How To Make Banana Tahini Muffins
Prepare to be shocked and amazed by how fluffy but also EASY but also egg, grain, and oil free these sweet little banana muffins are. Made with simple ingredients and only 10 minutes of prep time. Minimally sweetened so they absolutely can qualify as a morning-time coffee accompaniment. Super fluffy with a perfect combination of two grain-free flours. And full delicious tahini, banana, vanilla, and cinnamon so mega irresistible on the flavor front.
To make these sweet little muffins you will need:
- Ripe bananas, we want them very sweet and squishy.
- Sesame seed butter a.k.a. tahini. Unless you hate tahini in which case use your favorite nut butter instead.
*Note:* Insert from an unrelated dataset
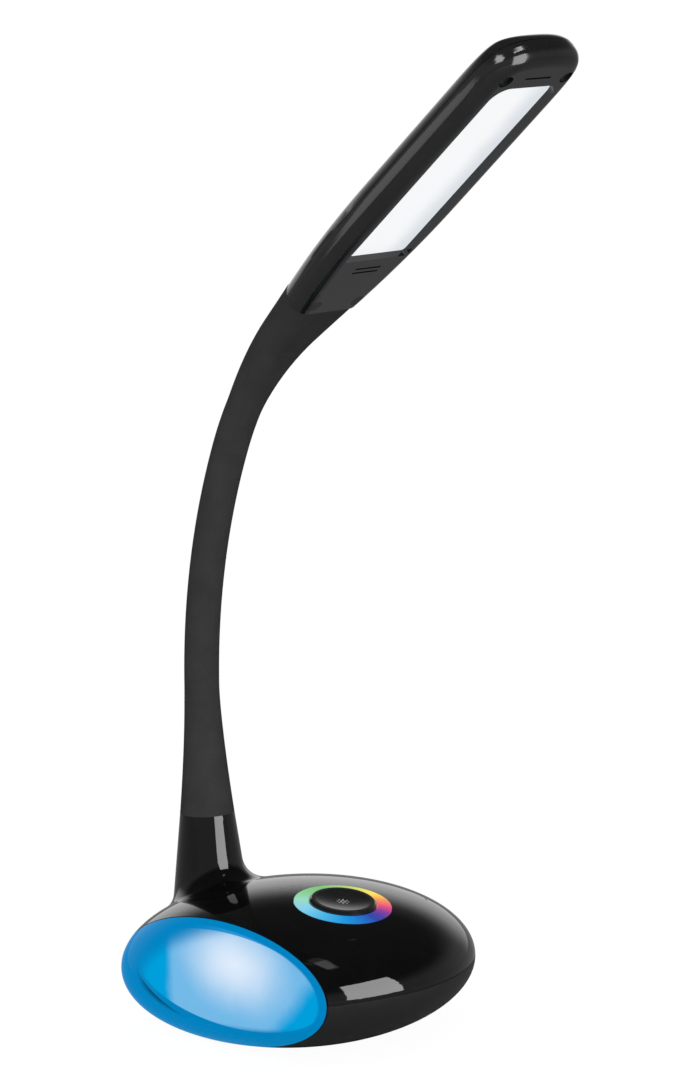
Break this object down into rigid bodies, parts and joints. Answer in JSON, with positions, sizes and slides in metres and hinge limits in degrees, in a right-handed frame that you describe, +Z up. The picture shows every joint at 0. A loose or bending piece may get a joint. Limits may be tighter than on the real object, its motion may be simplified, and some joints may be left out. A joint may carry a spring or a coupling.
{
  "type": "gooseneck desk lamp",
  "caption": "LED desk lamp with a round weighted base, glow window and colour dial, a bendable sleeved neck and a flat head with a lit panel on its underside.",
  "frame": {"origin": "centre of the foot pad, on the desk", "axes": "+Z up, +X towards the side that the head reaches over, the glow window faces -Y"},
  "size_m": [0.2554, 0.164, 0.4543],
  "materials": {
    "shell_gloss": "high gloss black",
    "shell_satin": "fine satin dark grey",
    "foot_rubber": "matte",
    "ballast_iron": "painted",
    "steel": "zinc plated",
    "brass": "turned",
    "aluminium": "mill finish",
    "lens_tint": "clear blue tint, polished",
    "gasket": "dark teal",
    "glow_panel": "translucent, lit from behind",
    "tray_white": "white reflector",
    "ring_colour": "translucent, lit in a rainbow",
    "button_gloss": "gloss black",
    "sleeve_soft": "soft matte, fine grain",
    "head_matte": "matte charcoal, fine grain",
    "diffuser": "opal white, lit",
    "guide_clear": "clear",
    "board_green": "solder mask",
    "led": "encapsulated",
    "switch_black": "moulded",
    "lead_sheath": "extruded",
    "plug_rubber": "matte"
  },
  "bodies": {
    "base": {"base_upper_shell": "shell_gloss", "base_lower_shell": "shell_satin", "foot_pad": "foot_rubber", "ballast_plate": "ballast_iron", "ballast_screws": "steel", "shell_screws": "steel", "glow_lens": "lens_tint", "lens_gasket": "gasket", "glow_panel": "glow_panel", "glow_tray": "tray_white", "glow_led_board": "board_green", "glow_leds": "led", "colour_ring": "ring_colour", "control_board": "board_green", "board_screws": "steel", "ring_leds": "led", "tact_switch": "switch_black", "dc_jack": "switch_black", "base_ferrule": "brass", "base_nut": "brass", "neck_sleeve_1": "sleeve_soft", "neck_conduit_1": "steel", "neck_lead_1": "lead_sheath"},
    "button": {"dial_button": "button_gloss"},
    "neck_1": {"neck_sleeve_2": "sleeve_soft", "neck_conduit_2": "steel", "neck_lead_2": "lead_sheath"},
    "neck_2": {"neck_sleeve_3": "sleeve_soft", "neck_conduit_3": "steel", "neck_lead_3": "lead_sheath"},
    "neck_3": {"neck_sleeve_4": "sleeve_soft", "neck_conduit_4": "steel", "neck_lead_4": "lead_sheath"},
    "neck_4": {"neck_sleeve_5": "sleeve_soft", "neck_conduit_5": "steel", "neck_lead_5": "lead_sheath"},
    "neck_5": {"neck_sleeve_6": "sleeve_soft", "neck_conduit_6": "steel", "neck_lead_6": "lead_sheath"},
    "neck_6": {"neck_sleeve_7": "sleeve_soft", "neck_conduit_7": "steel", "neck_lead_7": "lead_sheath"},
    "head": {"neck_sleeve_8": "sleeve_soft", "neck_conduit_8": "steel", "neck_lead_8": "lead_sheath", "head_lower_frame": "head_matte", "head_top_cover": "head_matte", "panel_diffuser": "diffuser", "light_guide": "guide_clear", "reflector_sheet": "tray_white", "heat_spreader": "aluminium", "led_strips": "board_green", "panel_leds": "led", "head_ferrule": "brass", "head_clamp": "steel", "clamp_screws": "steel", "head_screws": "steel", "screw_plugs": "plug_rubber"}
  },
  "joints": [
    {"name": "dial_press", "type": "slide", "parent": "base", "child": "button", "axis": [-0.1754, 0, -0.9845], "range_m": [0, 0.001], "stiffness_N_per_m": 800, "springref_m": -0.001},
    {"name": "neck_bend_1", "type": "hinge", "parent": "base", "child": "neck_1", "pos_m": [-0.0579, 0, 0.118], "axis": [0, 1, 0], "range_deg": [-20, 15]},
    {"name": "neck_sway_2", "type": "hinge", "parent": "neck_1", "child": "neck_2", "pos_m": [-0.05786, 0, 0.14733], "axis": [-0.9999, 0, 0.017], "range_deg": [-15, 15]},
    {"name": "neck_bend_3", "type": "hinge", "parent": "neck_2", "child": "neck_3", "pos_m": [-0.05597, 0, 0.1766], "axis": [0, 1, 0], "range_deg": [-20, 15]},
    {"name": "neck_sway_4", "type": "hinge", "parent": "neck_3", "child": "neck_4", "pos_m": [-0.0513, 0, 0.20555], "axis": [-0.9786, 0, 0.2057], "range_deg": [-15, 15]},
    {"name": "neck_bend_5", "type": "hinge", "parent": "neck_4", "child": "neck_5", "pos_m": [-0.04391, 0, 0.23392], "axis": [0, 1, 0], "range_deg": [-20, 15]},
    {"name": "neck_sway_6", "type": "hinge", "parent": "neck_5", "child": "neck_6", "pos_m": [-0.03386, 0, 0.26147], "axis": [-0.9221, 0, 0.3871], "range_deg": [-15, 15]},
    {"name": "neck_bend_7", "type": "hinge", "parent": "neck_6", "child": "head", "pos_m": [-0.02062, 0, 0.2876], "axis": [0, 1, 0], "range_deg": [-20, 15]}
  ]
}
- Just a little bit of coconut sugar, the bananas make them quite sweet naturally.
- Almond milk mixed with apple cider vinegar.
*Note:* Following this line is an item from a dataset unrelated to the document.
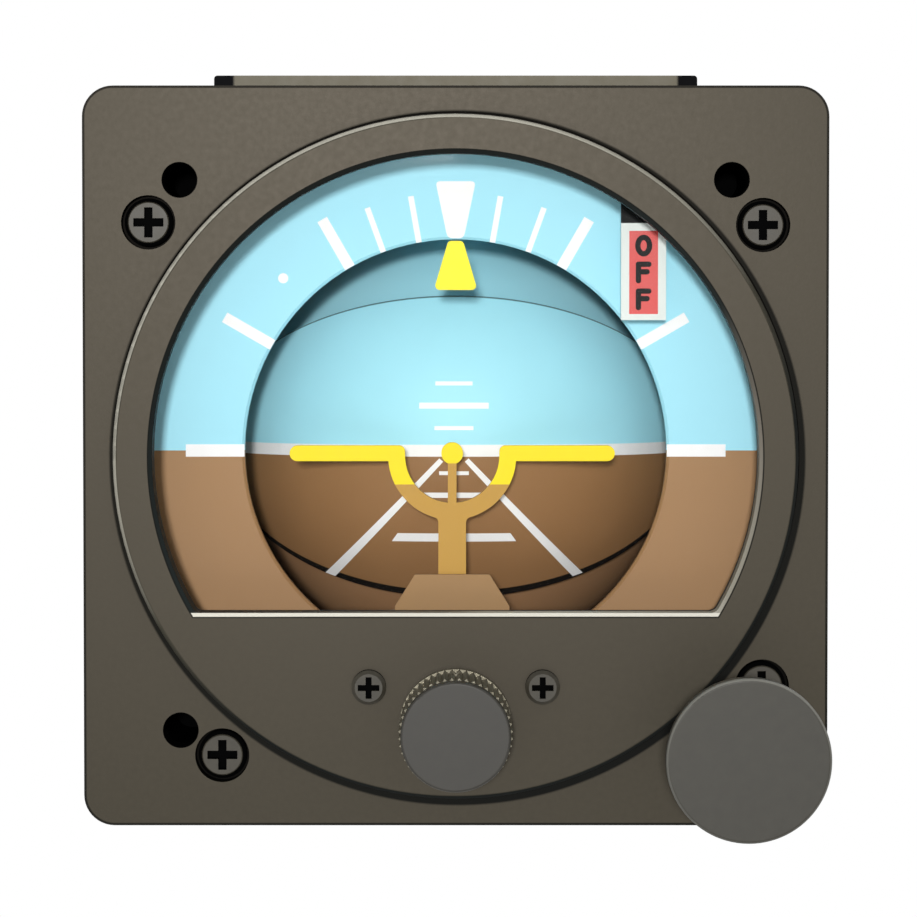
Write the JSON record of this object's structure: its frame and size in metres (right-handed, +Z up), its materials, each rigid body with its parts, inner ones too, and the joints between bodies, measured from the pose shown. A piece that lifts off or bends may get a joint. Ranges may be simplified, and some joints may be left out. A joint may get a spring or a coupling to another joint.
{
  "type": "attitude indicator",
  "caption": "Panel-mounted gyro attitude indicator with rolling bank dial, pitch ball, miniature airplane, warning flag, adjuster and pull-to-cage knob.",
  "frame": {"origin": "on the roll axis, in the front face of the square flange, which bears on the back of the panel", "axes": "+X to the pilot's right, +Y into the panel along the roll axis, +Z up"},
  "size_m": [0.085, 0.1695, 0.0862],
  "materials": {
    "black_casting": "semi-matt black enamel",
    "black_sheet": "matt black enamel",
    "black_knob": "matt black enamel",
    "window": "clear",
    "black_ring": "matt black",
    "yellow_enamel": "satin enamel",
    "black_screw": "black oxide",
    "steel": "ground",
    "aluminium": "cast",
    "brass": "machined",
    "dial_enamel": "matt enamel, sky and ground",
    "ball_enamel": "matt enamel, sky and ground",
    "sky_enamel": "matt enamel",
    "ground_enamel": "matt enamel",
    "flag_enamel": "matt enamel",
    "insulator": "moulded",
    "copper": "enamelled wire",
    "olive_shell": "olive plating",
    "gold_contact": "plated",
    "board": "laminate"
  },
  "bodies": {
    "case": {"bezel": "black_casting", "window_glass": "window", "glass_retainer": "black_ring", "bank_index": "yellow_enamel", "bezel_screws": "black_screw", "case_body": "black_casting", "rear_cover": "black_casting", "rear_cover_screws": "black_screw", "top_cover": "black_sheet", "top_cover_screws": "black_screw", "inverter_board": "board", "connector_shell": "olive_shell", "connector_insert": "insulator", "connector_pins": "gold_contact", "connector_screws": "black_screw", "roll_bearing_front": "steel", "roll_bearing_rear": "steel", "brush_block": "insulator", "brushes": "steel", "slide_bracket": "black_ring", "stem_shield": "ground_enamel", "guide_pins": "steel", "chin_screws": "black_screw", "set_bushing": "brass", "cage_bushing": "brass", "cage_spring": "steel", "flag_pivot": "steel", "flag_coil": "copper"},
    "roll_gimbal": {"bank_dial": "dial_enamel", "roll_frame": "aluminium", "roll_shaft": "steel", "slip_rings": "insulator", "sky_shield": "sky_enamel", "ground_shield": "ground_enamel", "roll_weights": "steel", "pitch_bearings": "steel"},
    "ball": {"pitch_ball": "ball_enamel", "ball_gear": "brass", "ball_pins": "steel"},
    "gyro": {"gyro_housing": "aluminium", "gyro_cover": "aluminium", "gyro_trunnions": "steel", "gyro_gear": "brass", "spin_bearings": "steel"},
    "rotor": {"rotor": "brass", "rotor_spindle": "steel"},
    "airplane": {"airplane_symbol": "yellow_enamel", "airplane_carrier": "brass", "airplane_rivets": "steel"},
    "set_control": {"set_shaft": "steel", "set_knob": "black_knob", "set_knob_screw": "black_screw"},
    "cage_control": {"cage_knob": "black_knob", "cage_rod": "steel", "cage_finger": "aluminium"},
    "flag": {"off_flag": "flag_enamel"}
  },
  "joints": [
    {"name": "roll", "type": "hinge", "parent": "case", "child": "roll_gimbal", "pos_m": [0, 0, 0], "axis": [0, 1, 0], "continuous": true},
    {"name": "gyro_pitch", "type": "hinge", "parent": "roll_gimbal", "child": "gyro", "pos_m": [0, 0.078, 0], "axis": [1, 0, 0], "range_deg": [-25, 25]},
    {"name": "ball_pitch", "type": "hinge", "parent": "roll_gimbal", "child": "ball", "pos_m": [0, 0.0402, 0], "axis": [1, 0, 0], "range_deg": [-25, 25]},
    {"name": "rotor_spin", "type": "hinge", "parent": "gyro", "child": "rotor", "pos_m": [0, 0.078, 0], "axis": [0, 0, 1], "continuous": true},
    {"name": "adjust_turn", "type": "hinge", "parent": "case", "child": "set_control", "pos_m": [0, 0, -0.03], "axis": [0, 1, 0], "range_deg": [-41.2, 41.2]},
    {"name": "airplane_height", "type": "slide", "parent": "case", "child": "airplane", "axis": [0, 0, 1], "range_m": [-0.002, 0.002]},
    {"name": "cage_pull", "type": "slide", "parent": "case", "child": "cage_control", "axis": [0, -1, 0], "range_m": [0, 0.008], "stiffness_N_per_m": 300, "springref_m": -0.002, "deforming": ["cage_spring"]},
    {"name": "flag_swing", "type": "hinge", "parent": "case", "child": "flag", "pos_m": [0.01, 0, 0.0346], "axis": [0, -1, 0], "range_deg": [0, 20], "stiffness_Nm_per_rad": 0.0005, "springref_deg": -11.46}
  ],
  "couplings": [
    {"joint": "ball_pitch", "follows": "gyro_pitch", "ratio": -1},
    {"joint": "adjust_turn", "follows": "airplane_height", "rad_per_m": -357.14}
  ]
}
- Cassava flour mixed with a few tablespoons of coconut flour. The cassava is sticky and binds without gluten or eggs, while the coconut flour balances out the crumb and adds fluff.
- Vanilla extract, salt, and baking soda, the usual crew.
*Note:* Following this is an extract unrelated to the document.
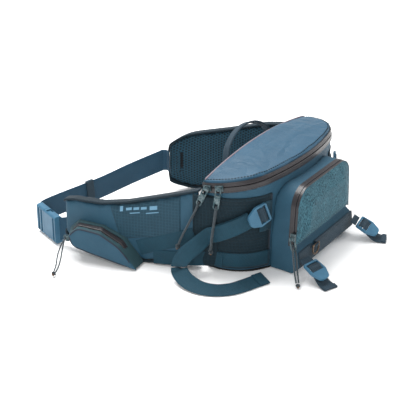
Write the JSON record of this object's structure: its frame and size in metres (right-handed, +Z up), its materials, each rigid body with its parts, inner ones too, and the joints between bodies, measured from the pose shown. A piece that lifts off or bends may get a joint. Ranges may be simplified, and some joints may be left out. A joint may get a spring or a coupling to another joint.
{
  "type": "waist pack",
  "caption": "Waist pack with hip wings and a side-release belt: zipped lid, zipped front pocket, compression straps, a wing pouch and lash straps.",
  "frame": {"origin": "on the standing surface, under the middle of the back panel's front face", "axes": "+Z up, +Y towards the wearer's back and the belt, -Y towards the front pocket, +X across the pack"},
  "size_m": [0.4481, 0.4867, 0.184],
  "materials": {
    "body_fabric": "coated woven nylon, satin",
    "lid_fabric": "smooth coated nylon, satin",
    "base_fabric": "heavy coated nylon",
    "plastic_sheet": "polyethylene sheet",
    "spacer_mesh": "open 3-D spacer mesh",
    "foam": "closed-cell foam",
    "ripstop": "diagonal ripstop, matte",
    "webbing": "flat woven polyester webbing",
    "dark_webbing": "grosgrain, matte",
    "zip_tape": "laminated water-resistant zip, semi-gloss",
    "heather_fabric": "melange woven fabric",
    "binding": "ribbed edge binding",
    "buckle_plastic": "moulded acetal, satin",
    "ring_metal": "dark painted wire",
    "slider_metal": "painted zinc, worn edges",
    "pull_cord": "braided cord with a knotted end"
  },
  "bodies": {
    "pack": {"compartment_shell": "body_fabric", "base_panel": "base_fabric", "zip_tape_lower": "zip_tape", "back_panel": "body_fabric", "frame_sheet": "plastic_sheet", "lumbar_pads": "spacer_mesh", "side_panels": "ripstop", "side_straps_lower": "webbing", "side_patches_upper": "webbing", "pocket_shell": "body_fabric", "pocket_tape_lower": "zip_tape", "belly_strap": "webbing", "lash_loops": "dark_webbing", "lash_tails": "dark_webbing", "compression_straps": "webbing", "compression_tails": "webbing"},
    "lid": {"lid_panel": "lid_fabric", "zip_tape_upper": "zip_tape"},
    "pocket_flap": {"pocket_face": "heather_fabric", "pocket_tape_upper": "zip_tape"},
    "wing_left": {"wing_left_mesh": "spacer_mesh", "wing_left_foam": "foam", "wing_left_fabric": "body_fabric", "wing_left_binding": "binding", "pouch_shell": "body_fabric", "pouch_zip": "zip_tape", "wing_left_strap": "webbing", "belt_stub": "webbing", "buckle_female": "buckle_plastic"},
    "wing_right": {"wing_right_mesh": "spacer_mesh", "wing_right_foam": "foam", "wing_right_fabric": "body_fabric", "wing_right_binding": "binding", "wing_right_strap": "webbing"},
    "belt_strap": {"belt_webbing": "webbing", "buckle_male": "buckle_plastic"},
    "belt_keeper": {"belt_keeper": "dark_webbing"},
    "latch_upper": {"buckle_latch_upper": "buckle_plastic"},
    "latch_lower": {"buckle_latch_lower": "buckle_plastic"},
    "side_lock_left": {"side_lock_left": "buckle_plastic"},
    "side_lock_right": {"side_lock_right": "buckle_plastic"},
    "lash_lock_left": {"lash_lock_left": "buckle_plastic"},
    "lash_lock_right": {"lash_lock_right": "buckle_plastic"},
    "dring": {"dring": "ring_metal"},
    "grab_handle": {"grab_handle": "dark_webbing"},
    "main_rear_slider": {"main_rear_slider": "slider_metal"},
    "main_rear_pull": {"main_rear_pull": "slider_metal", "main_rear_cord": "pull_cord", "main_rear_knot": "pull_cord"},
    "main_front_slider": {"main_front_slider": "slider_metal"},
    "main_front_pull": {"main_front_pull": "slider_metal", "main_front_cord": "pull_cord", "main_front_knot": "pull_cord"},
    "pocket_slider": {"pocket_slider": "slider_metal"},
    "pocket_pull": {"pocket_pull": "slider_metal", "pocket_cord": "pull_cord", "pocket_knot": "pull_cord"},
    "pouch_pull": {"pouch_slider": "slider_metal", "pouch_cord": "pull_cord", "pouch_knot": "pull_cord"}
  },
  "joints": [
    {"name": "lid_hinge", "type": "hinge", "parent": "pack", "child": "lid", "pos_m": [0, -0.0006, 0.16463], "axis": [-1, 0, 0], "range_deg": [0, 60]},
    {"name": "pocket_flap_hinge", "type": "hinge", "parent": "pack", "child": "pocket_flap", "pos_m": [0, -0.119, 0.047], "axis": [1, 0, 0], "range_deg": [0, 60]},
    {"name": "wing_right_swing", "type": "hinge", "parent": "pack", "child": "wing_right", "pos_m": [0.147, 0.003, 0], "axis": [0, 0, -1], "range_deg": [0, 16]},
    {"name": "wing_left_swing", "type": "hinge", "parent": "pack", "child": "wing_left", "pos_m": [-0.147, 0.003, 0], "axis": [0, 0, 1], "range_deg": [0, 4.85]},
    {"name": "belt_swing", "type": "hinge", "parent": "wing_right", "child": "belt_strap", "pos_m": [0.052, 0.208, 0], "axis": [0, 0, -1], "range_deg": [0, 80.5]},
    {"name": "keeper_slide", "type": "slide", "parent": "belt_strap", "child": "belt_keeper", "axis": [-0.9533, 0.2955, -0.062], "range_m": [0, 0.06]},
    {"name": "latch_upper_press", "type": "slide", "parent": "belt_strap", "child": "latch_upper", "axis": [0, 0, -1], "range_m": [0, 0.0025], "stiffness_N_per_m": 600},
    {"name": "latch_lower_press", "type": "slide", "parent": "belt_strap", "child": "latch_lower", "axis": [0, 0, 1], "range_m": [0, 0.0025], "stiffness_N_per_m": 600},
    {"name": "side_lock_left_tilt", "type": "hinge", "parent": "pack", "child": "side_lock_left", "pos_m": [-0.10433, -0.08152, 0.104], "axis": [-0.2671, 0.2087, 0.9408], "range_deg": [0, 25]},
    {"name": "lash_lock_left_tilt", "type": "hinge", "parent": "pack", "child": "lash_lock_left", "pos_m": [-0.08068, -0.14591, 0.02309], "axis": [-0.9879, 0.1391, 0.0679], "range_deg": [0, 25]},
    {"name": "side_lock_right_tilt", "type": "hinge", "parent": "pack", "child": "side_lock_right", "pos_m": [0.10433, -0.08152, 0.104], "axis": [-0.2671, -0.2087, -0.9408], "range_deg": [0, 25]},
    {"name": "lash_lock_right_tilt", "type": "hinge", "parent": "pack", "child": "lash_lock_right", "pos_m": [0.08068, -0.14591, 0.02309], "axis": [-0.9879, -0.1391, -0.0679], "range_deg": [0, 25]},
    {"name": "dring_swing", "type": "hinge", "parent": "pack", "child": "dring", "pos_m": [-0.043, -0.13425, 0.038], "axis": [-1, 0, 0], "range_deg": [0, 80]},
    {"name": "handle_fold", "type": "hinge", "parent": "pack", "child": "grab_handle", "pos_m": [0, 0.0125, 0.141], "axis": [-1, 0, 0], "range_deg": [0, 95]},
    {"name": "main_rear_slider_travel", "type": "hinge", "parent": "pack", "child": "main_rear_slider", "pos_m": [-0.072, -0.00789, 0.14034], "axis": [0, 0.1676, 0.9859], "range_deg": [0, 2.5]},
    {"name": "main_front_slider_travel", "type": "hinge", "parent": "pack", "child": "main_front_slider", "pos_m": [-0.072, -0.00789, 0.14034], "axis": [0, 0.1676, 0.9859], "range_deg": [0, 18]},
    {"name": "pocket_slider_travel", "type": "slide", "parent": "pack", "child": "pocket_slider", "axis": [0, 0, 1], "range_m": [0, 0.04]},
    {"name": "pouch_slider_travel", "type": "slide", "parent": "wing_left", "child": "pouch_pull", "axis": [0, 0, 1], "range_m": [0, 0.005]},
    {"name": "main_rear_pull_swing", "type": "hinge", "parent": "main_rear_slider", "child": "main_rear_pull", "pos_m": [-0.15399, -0.0093, 0.14057], "axis": [-0.0155, 0.902, 0.4314], "range_deg": [0, 70]},
    {"name": "main_front_pull_swing", "type": "hinge", "parent": "main_front_slider", "child": "main_front_pull", "pos_m": [-0.15121, -0.02881, 0.14366], "axis": [-0.2534, 0.9591, 0.1263], "range_deg": [0, 70]},
    {"name": "pocket_pull_swing", "type": "hinge", "parent": "pocket_slider", "child": "pocket_pull", "pos_m": [-0.09184, -0.1198, 0.064], "axis": [-0.1459, 0.9728, -0.18], "range_deg": [0, 70]}
  ],
  "couplings": [
    {"joint": "belt_swing", "follows": "wing_right_swing", "ratio": 5},
    {"joint": "wing_left_swing", "follows": "wing_right_swing", "ratio": 0.3}
  ]
}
Since these are made with tahini, you can easily make them nut-free by swapping in a different kind of milk. Or go the opposite direction, and fold in chopped walnuts for that classic banana NUT muffin experience.
Tips for Perfect Moist Fluffy Muffins
- Blend the wet ingredients. Instead of mashing the bananas by hand, I prefer to blend for a smoother batter and fluffier final crumb.
- If you aren’t quite sure if they’re done, add a couple extra minutes. You can also toothpick test to make sure, but a little extra crusty muffin top is better than uncooked middles.
- Make sure to grease or line your muffin pan, even if it is “non-stick”.
- Cool completely before eating. The texture will be a bit gummy when they are hot, but once cool the crumb is flawlessly fluffy.
- Measure by weight if possible! This is always the most accurate way to go, and makes clean up easier too.
More Healthy Muffin Recipes You’ll Love
- Vegan Paleo Blueberry Muffins (date-sweetened!)
- Easy Vegan Chocolate Chip Muffins
- Double Chocolate Hazelnut Muffins (reader fave!)
- Blender Breakfast Muffins
- Banana Mocha Chip Muffins
Vegan Paleo Banana Tahini Muffins
- Prep Time: 10 minutes
- Cook Time: 25 minutes
- Total Time: 35 minutes
- Yield: 8 muffins 1x
- Category: muffins
- Method: baking
- Cuisine: american
Description
Easy, moist, and so fluffy! This Banana Tahini Muffin recipe makes for a sweet snack or add frosting for a healthy dessert. Vegan, gluten-free and paleo!
Ingredients
- 2–3 overripe bananas (~250g)
- 1/2 cup (125g) tahini (or nut/seed butter of choice)
- 1/3 cup (105g) coconut sugar
- 3/4 cup (180g) almond milk
- 1 tbsp apple cider vinegar
- 1 tsp vanilla extract
- 1 1/4 cup (175g) cassava flour
- 3 tbsp (23g) coconut flour
- 1 tsp baking soda
- 1/4 tsp salt
- 2 tsp cinnamon
- 1/3 cup chopped walnuts (optional)
- Optional: vegan frosting
Instructions
- Preheat the oven to 350ºF.
- Add apple cider vinegar to the almond milk and set aside for 10 minutes.
- Whisk together flours, baking soda, salt, and cinnamon.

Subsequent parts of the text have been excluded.